INT4 makes the model smaller. FP8 makes the model's math faster. Those are not the same purchase, and most teams buy one while thinking they bought the other.
The two bottlenecks, and which format touches which
LLM inference has two phases with opposite characters. Prefill — chewing through the prompt — is compute-bound: the GPU's tensor cores are the limit. Decode — emitting tokens one at a time — is memory-bandwidth-bound: the chip spends most of its time streaming weights out of VRAM, not multiplying.
Now map the formats onto that:
- INT4 weight-only shrinks the bytes you stream, so it speeds up decode and lets a 70B model fit on hardware it otherwise wouldn't. But the multiplies still run in FP16 after the weights are dequantized on the fly — so on prefill, and on any GPU without native 4-bit tensor cores, it buys you little compute speedup. Reported gains run ~2.5–2.7x over BF16, but that number lives almost entirely in decode-heavy, memory-bound workloads.
- FP8 W8A8 runs on the native FP8 tensor cores in Hopper and Blackwell, so it actually halves the compute, accelerating prefill and decode alike — typically 1.4–1.7x throughput at a quality cost under half a point on MMLU-Pro.
- INT8 W8A8 is the fallback for silicon with no FP8 tensor cores: it still accelerates on integer units, which nearly every accelerator has.
So FP8 and INT4 aren't really competitors. FP8 is the faster-math play; INT4 is the fit-it-and-feed-decode play. INT8 is what you reach for when FP8 hardware isn't there.
The exponent is the whole story
Here is the part worth keeping. Why does FP8 quantize activations more gracefully than INT8, and NVFP4 beat plain INT4? Because floating-point formats spend bits on an exponent. INT8 lays 256 values down at even spacing; FP8 places them exponentially, with fine resolution near zero and a long reach toward the extremes. Transformer activations are full of outliers — a few values orders of magnitude larger than the rest — and a format with wide dynamic range swallows them where an evenly-spaced integer grid clips or coarsens them. That's the mechanism, not a vibe: it's why FP8 lands ~0.3–0.5 points off FP16 while INT8 gives up ~0.5–0.9, and why NVIDIA's NVFP4 — a 4-bit float with a two-level FP8/FP32 scaling scheme — recovers accuracy that naive INT4 leaves on the floor.
The counterintuitive footnote
If floating point is so good for transformers, why did anyone ever favor integers? Because in dedicated silicon at a fixed accuracy, INT8 is the more area- and power-efficient choice — that was the headline of a careful 2023 Qualcomm study comparing FP8 and INT8 for inference. FP8 didn't win the deployment war on intrinsic efficiency. It won because NVIDIA put FP8 tensor cores in Hopper, and because FP8 is the format you can post-train-quantize to without elaborate per-channel calibration. The hardware made the format, not the other way around — which is exactly why your own hardware, not a benchmark table, should make your choice.
The decision
- On Hopper or Blackwell, default to FP8. Best quality-per-speed, least fuss, accelerates both phases.

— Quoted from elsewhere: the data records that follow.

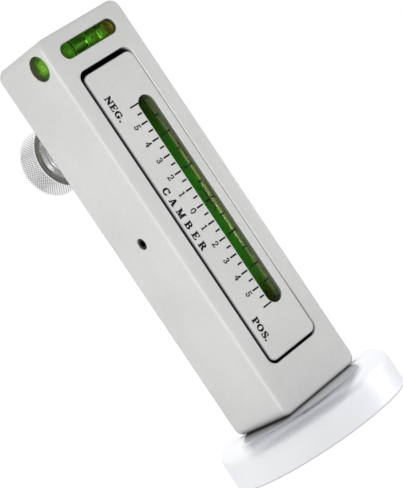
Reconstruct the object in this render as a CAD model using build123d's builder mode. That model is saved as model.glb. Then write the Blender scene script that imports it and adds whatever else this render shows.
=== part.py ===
from build123d import *
import math
import os

# Camber gauge: a tall painted block on a round magnet, with a tilting scale carrier in a pocket in
# its front, a cross level above the pocket, and a thumb screw in its back that trims the carrier.
# Lengths are in millimetres. The origin is the middle of the magnet's lower face. Z points up along
# the block, the scale faces -Y, and X points right for someone who reads the scale.

os.makedirs("parts", exist_ok=True)

# Fits and cuts shared by all pieces
overrun = 1.0                   # how far a cut runs past a face
running_gap = 0.04              # radial play of a pin or screw that turns or slides
vial_fit = 0.05                 # radial play of a vial in its bore
hole_chamfer = 0.25             # broken edge of a drilled hole
mouth_angle = 45.0              # slope of that edge in degrees

# Magnet and the screw that holds the block on it
magnet_diameter = 60.0
magnet_height = 13.0
cup_shoulder_round = 4.2
cup_rim_round = 0.5
cup_wall = 3.0
cup_roof = 4.0
pole_diameter = 21.0
ring_recess = 0.3               # the ring magnet lies this far above the rim
outer_resin_width = 1.0
inner_resin_width = 1.5
magnet_screw_diameter = 6.0
magnet_screw_length = 16.0
magnet_screw_head_diameter = 10.0
magnet_screw_head_height = 6.0
magnet_screw_head_round = 0.4
magnet_screw_head_recess = 0.8
magnet_screw_head_play = 0.5
magnet_screw_hole_play = 0.25
magnet_screw_end_chamfer = 0.6
magnet_screw_socket_width = 5.0
magnet_screw_socket_depth = 3.0
lock_washer_thickness = 1.5
lock_washer_diameter = 10.2
lock_washer_split = 0.8
lock_washer_split_angle = 20.0
tapped_hole_spare = 2.0         # depth of the tapped hole beyond the screw

# Scale and long vial
degree_travel = 5.92            # bubble travel for one degree of camber
reading_limit = 6.0             # degrees on each side of zero
window_end_margin = 1.28        # window beyond the last division
window_width = 6.2
window_wall = 0.5               # between the carrier's front and the bore
window_edge_round = 0.3
vial_side_wall = 1.95           # carrier beside the bore of the long vial
camber_vial_diameter = 8.6
camber_vial_glass = 0.8         # wall of the tube at the middle of its chamber
camber_vial_edge = 0.4
camber_vial_foot_wall = 1.5
camber_chamber_margin = 0.98    # chamber beyond the bubble at the end of its way
camber_stopper_diameter = 4.4
camber_stopper_length = 1.5
camber_bubble_diameter = 2.0
camber_bubble_length = 8.0
camber_bubble_wall_gap = 0.3    # liquid between the bubble and the front wall of the chamber
bubble_path_gap = 0.15          # the liquid stays this far from the way of a bubble

# Carrier
carrier_foot_margin = 8.35      # carrier below the long vial
carrier_top_margin = 8.4        # carrier above the long vial
carrier_side_gap = 0.55
carrier_foot_gap = 0.95
carrier_top_gap = 1.7
carrier_proud = 0.55
carrier_depth = 15.5
carrier_corner = 2.4
carrier_face_round = 0.7
carrier_plug_chamfer = 0.3

# Pivot
pivot_vial_wall = 1.61          # between the bore of the long vial and the hole of the pin
pin_diameter = 3.0
pin_far_seat = 4.5              # length of the pin in the right wall
pin_edge = 0.3
set_screw_step = 0.7            # the set screw is this much thicker than the pin
set_screw_length = 4.0
set_screw_recess = 0.6
set_screw_socket_width = 1.9
set_screw_socket_depth = 2.0

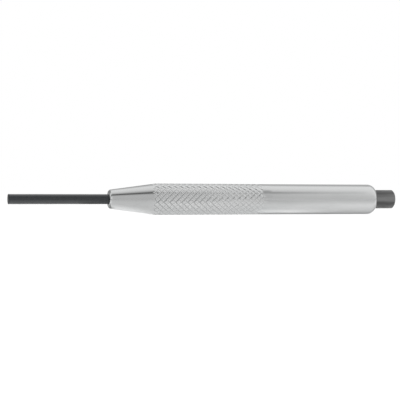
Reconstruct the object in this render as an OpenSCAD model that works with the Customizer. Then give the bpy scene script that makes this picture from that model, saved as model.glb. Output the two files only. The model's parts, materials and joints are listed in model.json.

- When VRAM is the binding constraint — squeezing a big model onto few cards, or maximizing memory-bound decode — go INT4/NVFP4 weight-only, and prefer NVFP4 if you're on Blackwell and quantizing activations too.
- On hardware without FP8 tensor cores, use INT8 as your accelerated 8-bit option.
Pick the format that matches your bottleneck and your silicon. The accuracy delta is the last question, not the first.